» **INFORMATION SUPPLIED**:
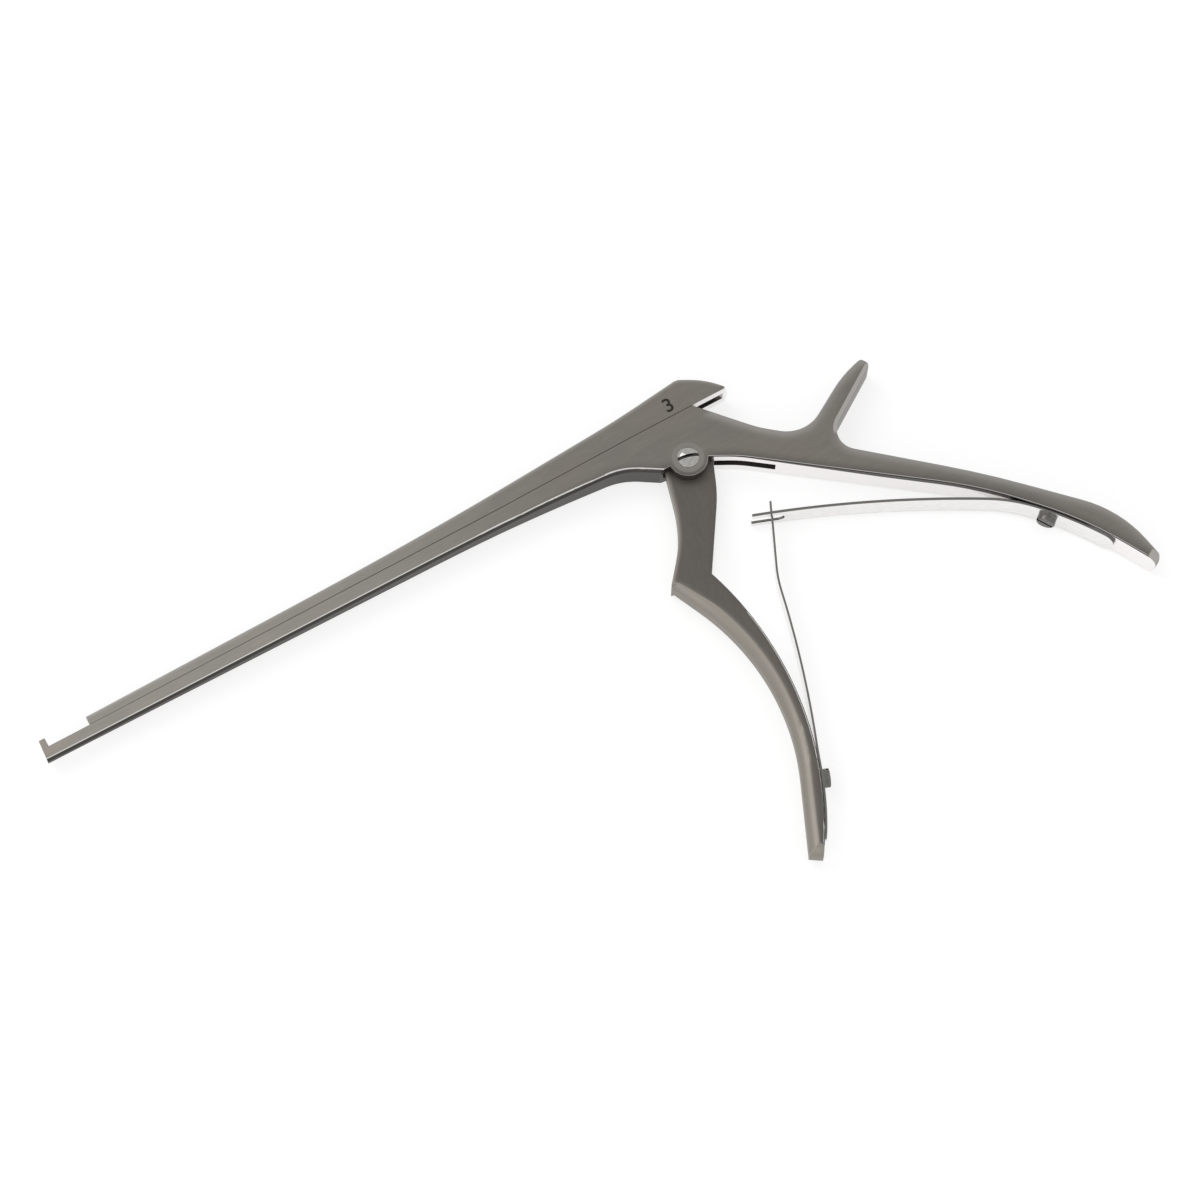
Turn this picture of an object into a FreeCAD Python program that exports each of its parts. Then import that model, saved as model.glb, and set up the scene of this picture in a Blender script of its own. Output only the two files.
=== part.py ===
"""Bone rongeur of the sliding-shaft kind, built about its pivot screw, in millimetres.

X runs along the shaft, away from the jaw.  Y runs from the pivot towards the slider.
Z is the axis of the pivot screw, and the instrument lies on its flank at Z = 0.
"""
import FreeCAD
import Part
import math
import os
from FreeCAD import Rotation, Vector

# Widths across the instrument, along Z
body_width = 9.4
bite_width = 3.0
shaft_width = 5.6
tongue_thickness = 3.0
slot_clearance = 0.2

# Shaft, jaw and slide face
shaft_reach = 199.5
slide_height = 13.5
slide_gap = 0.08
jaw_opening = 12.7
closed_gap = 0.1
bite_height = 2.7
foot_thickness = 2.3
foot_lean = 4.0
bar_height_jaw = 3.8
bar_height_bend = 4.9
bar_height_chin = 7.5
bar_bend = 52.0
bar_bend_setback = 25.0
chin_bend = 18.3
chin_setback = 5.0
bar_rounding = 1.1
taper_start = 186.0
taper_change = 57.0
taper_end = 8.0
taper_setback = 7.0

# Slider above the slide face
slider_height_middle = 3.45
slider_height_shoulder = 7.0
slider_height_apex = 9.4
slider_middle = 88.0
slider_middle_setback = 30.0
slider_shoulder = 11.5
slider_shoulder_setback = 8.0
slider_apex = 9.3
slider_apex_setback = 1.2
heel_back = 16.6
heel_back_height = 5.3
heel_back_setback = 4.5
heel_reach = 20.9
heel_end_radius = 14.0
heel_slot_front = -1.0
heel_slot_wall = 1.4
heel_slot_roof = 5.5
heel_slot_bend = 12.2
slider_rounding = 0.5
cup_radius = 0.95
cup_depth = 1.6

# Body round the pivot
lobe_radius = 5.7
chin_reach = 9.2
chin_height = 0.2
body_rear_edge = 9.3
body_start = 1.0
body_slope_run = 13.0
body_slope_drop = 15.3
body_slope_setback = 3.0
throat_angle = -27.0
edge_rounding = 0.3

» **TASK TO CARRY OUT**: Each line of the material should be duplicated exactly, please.

» **RESPONSE BELOW**:
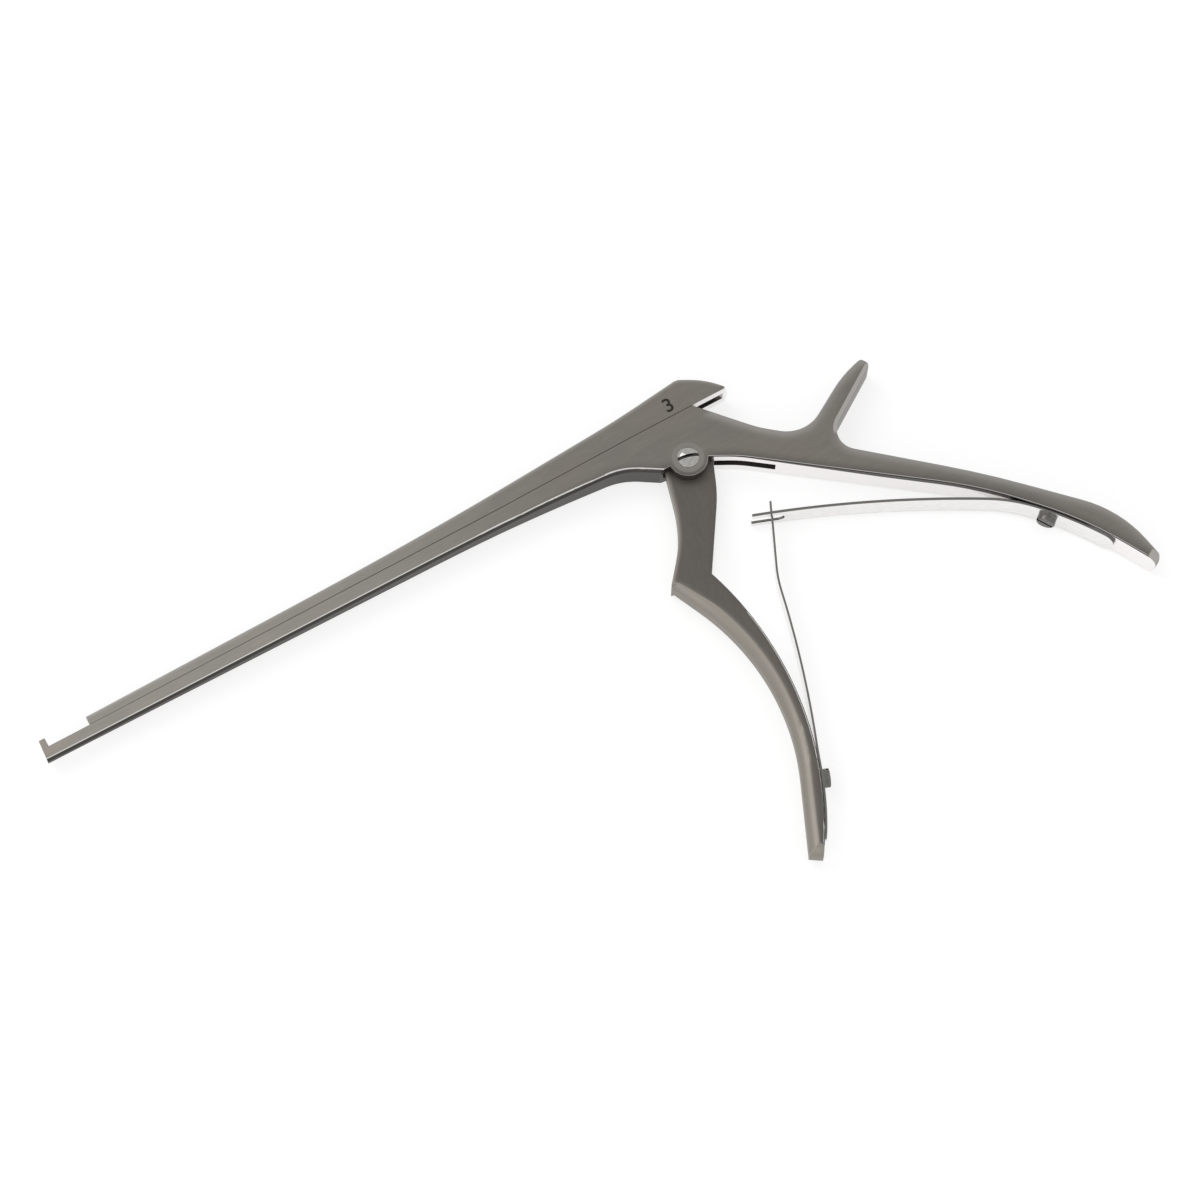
Turn this picture of an object into a FreeCAD Python program that exports each of its parts. Then import that model, saved as model.glb, and set up the scene of this picture in a Blender script of its own. Output only the two files.
=== part.py ===
"""Bone rongeur of the sliding-shaft kind, built about its pivot screw, in millimetres.

X runs along the shaft, away from the jaw.  Y runs from the pivot towards the slider.
Z is the axis of the pivot screw, and the instrument lies on its flank at Z = 0.
"""
import FreeCAD
import Part
import math
import os
from FreeCAD import Rotation, Vector

# Widths across the instrument, along Z
body_width = 9.4
bite_width = 3.0
shaft_width = 5.6
tongue_thickness = 3.0
slot_clearance = 0.2

# Shaft, jaw and slide face
shaft_reach = 199.5
slide_height = 13.5
slide_gap = 0.08
jaw_opening = 12.7
closed_gap = 0.1
bite_height = 2.7
foot_thickness = 2.3
foot_lean = 4.0
bar_height_jaw = 3.8
bar_height_bend = 4.9
bar_height_chin = 7.5
bar_bend = 52.0
bar_bend_setback = 25.0
chin_bend = 18.3
chin_setback = 5.0
bar_rounding = 1.1
taper_start = 186.0
taper_change = 57.0
taper_end = 8.0
taper_setback = 7.0

# Slider above the slide face
slider_height_middle = 3.45
slider_height_shoulder = 7.0
slider_height_apex = 9.4
slider_middle = 88.0
slider_middle_setback = 30.0
slider_shoulder = 11.5
slider_shoulder_setback = 8.0
slider_apex = 9.3
slider_apex_setback = 1.2
heel_back = 16.6
heel_back_height = 5.3
heel_back_setback = 4.5
heel_reach = 20.9
heel_end_radius = 14.0
heel_slot_front = -1.0
heel_slot_wall = 1.4
heel_slot_roof = 5.5
heel_slot_bend = 12.2
slider_rounding = 0.5
cup_radius = 0.95
cup_depth = 1.6

# Body round the pivot
lobe_radius = 5.7
chin_reach = 9.2
chin_height = 0.2
body_rear_edge = 9.3
body_start = 1.0
body_slope_run = 13.0
body_slope_drop = 15.3
body_slope_setback = 3.0
throat_angle = -27.0
edge_rounding = 0.3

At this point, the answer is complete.